If your next event will include cocktails, wine or beer you may be wondering who is legal to serve and what if any licenses will they need to be legal. Some of the common options for servers include: caterer bartender, bartending service, venue bartender, guest self-service, or an acquaintance with drink pouring skills.
While every state has different rules regarding alcohol at events, the go-to authority on liquor in California is the California Alcoholic Beverage Control (ABC).
According to the ABC, if you are hosting a public event then the servers need to be covered by an event permit called an ABC 218. This permit is held by the catering company or bartending service and allows their bartending staff to legally serve alcohol at your event. If you use a venue, the venue must have a valid liquor license and a 58 License (caterer’s permit). It may sound like a lot of paperwork, but all it means to you, is making sure you ask to see the valid permits when you hire your bartending crew for the next event.

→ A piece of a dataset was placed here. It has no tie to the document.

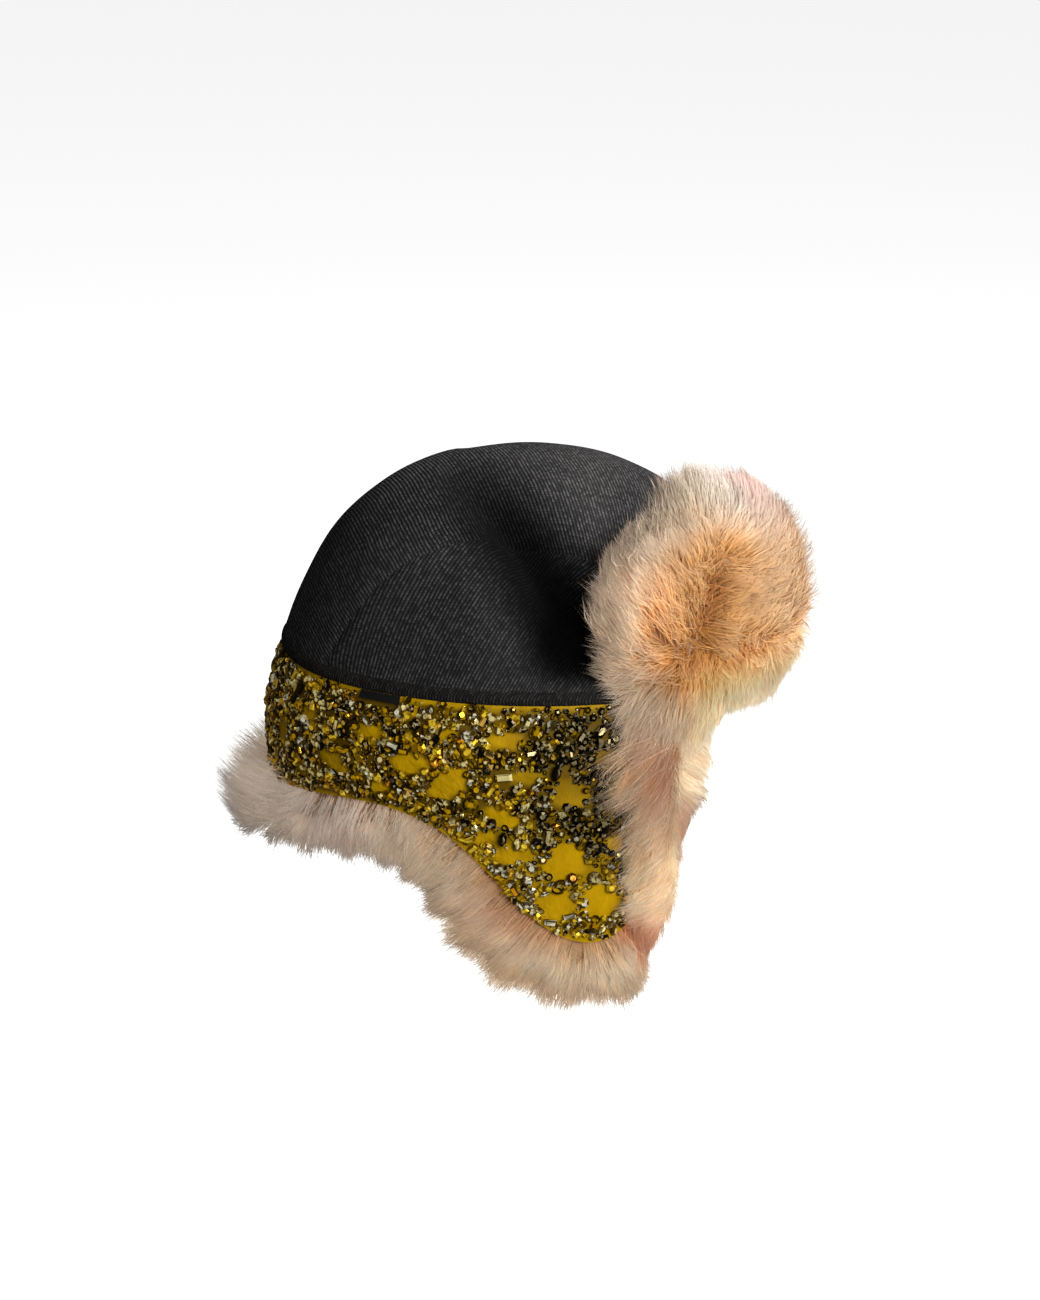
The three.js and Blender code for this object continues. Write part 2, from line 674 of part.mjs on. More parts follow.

If you are a registered non-profit and you want to hold a fundraising event, then we have good news – all you need to get is a 1 Day Event Permit and you are covered.
There is one other kind of event where a guest bar, or an acquaintance playing bartender is acceptable and that is at a private party, like a private wedding.
The ABC defines a private party as:
- A bona fide guest list restricts access to invited guests ONLY
- The host is providing the alcohol
- All drinks are complimentary, i.e. hosted bar
- There is no admission cost, no ticket price, donation or door charge
One additional thing to consider if you are hosting an event with alcohol is having insurance coverage to manage your liability. If you are a non-profit, or hosting a private party, a standard general liability policy provides host liquor liability. This covers events where alcohol is provided free to guests, but not situations where alcohol is sold. Examples of what is covered include an open bar at a holiday party, a wine tasting event for staff or donors, or providing beer at a picnic. For many nonprofits, this is adequate liquor coverage.
However, if you are hosting a public event, you want to make sure the hosts or the venue has a liquor service insurance policy in place to make sure the event is properly covered. For more information on liquor laws in California visit the ABC website and for tips on making your next event a smashing success contact our Relevé Unlimited team. We’re ready to help!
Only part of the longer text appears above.